DAL: Yes, I’m always on the lookout for quality male characters — that don’t require “HD”.
NW: The second thing is the amount of video tutorials and webinars around now. Whether that’s free videos on YouTube or partly-free / partly-paid-for webinar lessons such as Digital Art Live offers. I don’t learn very well from reading. I’m ‘very visual’ in that respect. So’ for people like me’ this explosion in online training has been a godsend.
DAL: Yes, we live in an amazing time for self-guided and ‘just in time’ learning. I guess another aspect of it is the ‘helper’ software that encapsulates what would have been a week’s worth of learning, into just a few clicks. Just imagine having to do by hand in DAZ what Scene Optimizer does in a few seconds, for instance. So talking of ‘back in the day’… how did you first get into 3D software. Was it straight to DAZ and/or Poser, or did you come in by other software such as Bryce?

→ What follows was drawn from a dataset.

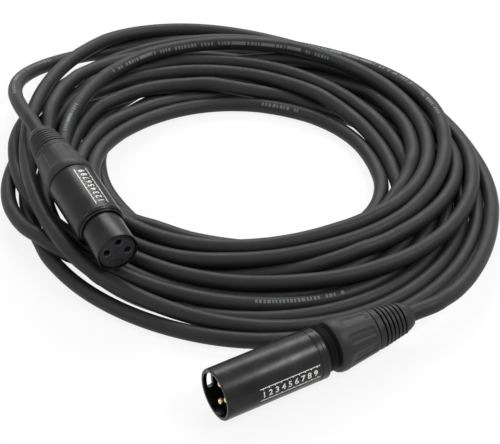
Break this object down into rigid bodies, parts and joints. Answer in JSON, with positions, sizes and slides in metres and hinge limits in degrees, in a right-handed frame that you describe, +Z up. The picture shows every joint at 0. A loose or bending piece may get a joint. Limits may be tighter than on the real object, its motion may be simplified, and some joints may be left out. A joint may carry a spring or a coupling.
{
  "type": "xlr cable coil",
  "caption": "Coiled balanced microphone cable with a female and a male locking round connector, each with a screw-on strain relief boot.",
  "frame": {"origin": "on the floor under the centre of the bounding box of the coiled cable and both connectors", "axes": "+Z up from the floor; +X along the male connector's axis, from its open front back to the cable; +Y from the male connector across the coil"},
  "size_m": [0.1973, 0.228, 0.033],
  "materials": {
    "shell_metal": "satin black over metal",
    "insert_plastic": "moulded, matte",
    "contact_gilt": "pale gilt, polished",
    "latch_steel": "satin",
    "spring_steel": "drawn wire",
    "chuck_plastic": "moulded",
    "boot_plastic": "moulded, semi-matte",
    "gland_rubber": "matte",
    "cable_jacket": "matte, with pale printed legends",
    "bare_copper": "stranded copper",
    "wire_red": "insulation",
    "wire_white": "insulation"
  },
  "bodies": {
    "root": {"female_shell": "shell_metal", "male_shell": "shell_metal", "female_insert": "insert_plastic", "male_insert": "insert_plastic", "female_contact_1": "contact_gilt", "female_contact_2": "contact_gilt", "female_contact_3": "contact_gilt", "male_pin_1": "contact_gilt", "male_pin_2": "contact_gilt", "male_pin_3": "contact_gilt", "female_latch_spring": "spring_steel", "female_conductor_1": "bare_copper", "male_conductor_1": "bare_copper", "female_conductor_2": "wire_red", "male_conductor_2": "wire_red", "female_conductor_3": "wire_white", "male_conductor_3": "wire_white", "female_tail": "cable_jacket", "cable_coil": "cable_jacket", "male_tail": "cable_jacket"},
    "female_latch": {"female_latch": "latch_steel"},
    "female_chuck": {"female_chuck": "chuck_plastic"},
    "female_boot": {"female_boot": "boot_plastic", "female_gland": "gland_rubber"},
    "male_chuck": {"male_chuck": "chuck_plastic"},
    "male_boot": {"male_boot": "boot_plastic", "male_gland": "gland_rubber"}
  },
  "joints": [
    {"name": "female_latch_press", "type": "slide", "parent": "root", "child": "female_latch", "axis": [0.1637, -0.0468, 0.9854], "range_m": [0, 0.0011], "stiffness_N_per_m": 2500, "springref_m": -0.0008, "deforming": ["female_latch_spring"]},
    {"name": "female_boot_slide", "type": "slide", "parent": "root", "child": "female_chuck", "axis": [0.0749, 0.9966, 0.0349], "range_m": [0, 0.009]},
    {"name": "female_boot_turn", "type": "hinge", "parent": "female_chuck", "child": "female_boot", "pos_m": [-0.07719, 0.01081, 0.02304], "axis": [0.0749, 0.9966, 0.0349], "range_deg": [0, 1080]},
    {"name": "male_boot_slide", "type": "slide", "parent": "root", "child": "male_chuck", "axis": [1, 0, 0], "range_m": [-0.0042, 0.0048]},
    {"name": "male_boot_turn", "type": "hinge", "parent": "male_chuck", "child": "male_boot", "pos_m": [-0.03564, -0.10424, 0.0099], "axis": [1, 0, 0], "range_deg": [-504, 576]}
  ],
  "couplings": [
    {"joint": "female_boot_turn", "follows": "female_boot_slide", "rad_per_m": 2094.4},
    {"joint": "male_boot_turn", "follows": "male_boot_slide", "rad_per_m": 2094.4}
  ]
}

NW: Back in the dawn of time, when I first started on the Internet, I joined a Star Wars RPG chatroom on the WBS network. I’m seriously dating myself now! /laughter/
We used to use other people’s art for our character pictures. There were a lot of people using the Image Comics art, for example. We’d edit them quite a bit though. Changing the hair colours, adding lightsabres and text effects for our character’s names. At some point I then picked up a computer magazine that had an offer for buying Poser 4, at a knock down price. I think it was right before the Poser Pro Pack came out.
DAL: Ah yes, there was an add-on pack to upgrade to the then-new Pro.
NW: This seemed perfect. I could stop using other people’s art, which I’d never been comfortable doing, and really make my characters my own.
DAL: Super. How difficult did you find it at first, and what do you wish you had known back then?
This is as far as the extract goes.